**YOUR TASK**
Output all of the data below exactly as given.

**DATA EXTRACT**
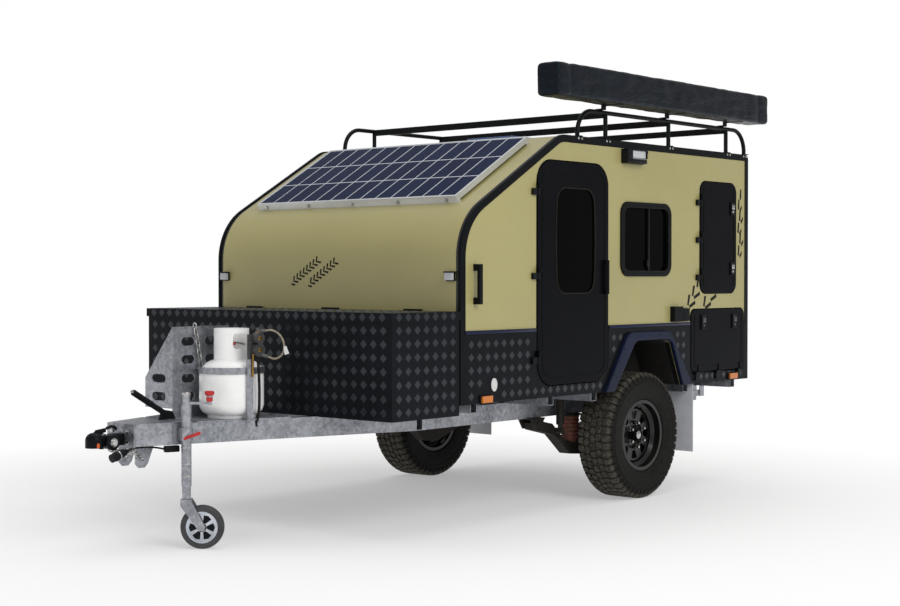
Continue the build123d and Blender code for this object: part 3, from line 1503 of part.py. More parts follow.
# Independent suspension: brackets under the rails, trailing arms, coil springs, dampers
arm_pivot = (1030.0, 455.0)
arm_width = 72.0
arm_x = 560.0
ear_thickness = 10.0
ear_gap = 2.0
pivot_pin_radius = 12.0
stub_radius = 20.0
axle_height = tyre_radius
wheel_centre_x = track_outer - tyre_width / 2
spring_aft = 1400.0
spring_seat_height = 332.0
spring_radius = 54.0
spring_wire = 7.0
spring_coils = 7
damper_x = 625.0
damper_aft = 1215.0
damper_eye_height = 406.0
damper_radius = 23.0
backing_plate_x = 700.0
backing_plate_radius = 128.0
backing_plate_thickness = 6.0
stub_end_x = 848.0
spring_seat_radius = 60.0
bracket_thickness = 8.0
spring_seat_sheet = 6.0
bracket_length = 130.0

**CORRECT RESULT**
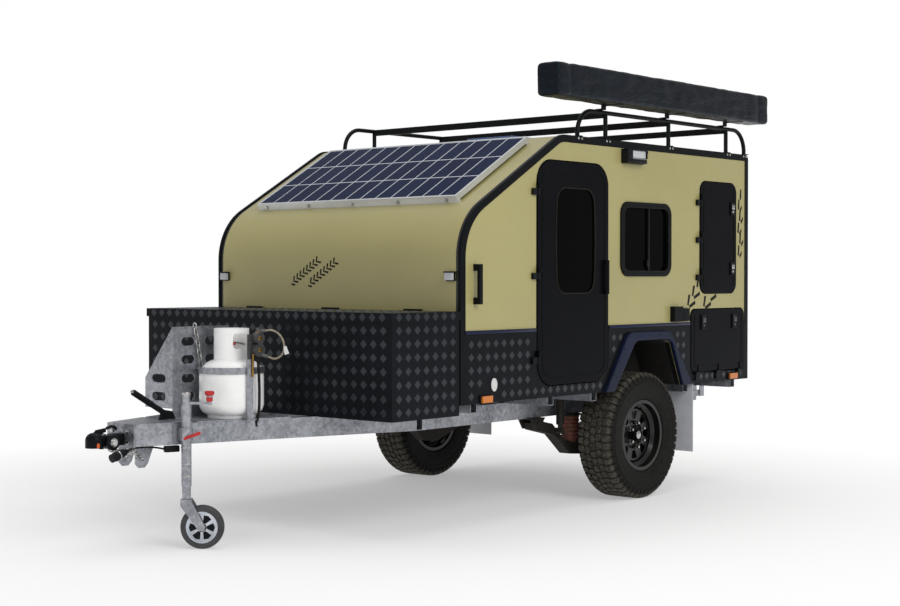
Continue the build123d and Blender code for this object: part 3, from line 1503 of part.py. More parts follow.
# Independent suspension: brackets under the rails, trailing arms, coil springs, dampers
arm_pivot = (1030.0, 455.0)
arm_width = 72.0
arm_x = 560.0
ear_thickness = 10.0
ear_gap = 2.0
pivot_pin_radius = 12.0
stub_radius = 20.0
axle_height = tyre_radius
wheel_centre_x = track_outer - tyre_width / 2
spring_aft = 1400.0
spring_seat_height = 332.0
spring_radius = 54.0
spring_wire = 7.0
spring_coils = 7
damper_x = 625.0
damper_aft = 1215.0
damper_eye_height = 406.0
damper_radius = 23.0
backing_plate_x = 700.0
backing_plate_radius = 128.0
backing_plate_thickness = 6.0
stub_end_x = 848.0
spring_seat_radius = 60.0
bracket_thickness = 8.0
spring_seat_sheet = 6.0
bracket_length = 130.0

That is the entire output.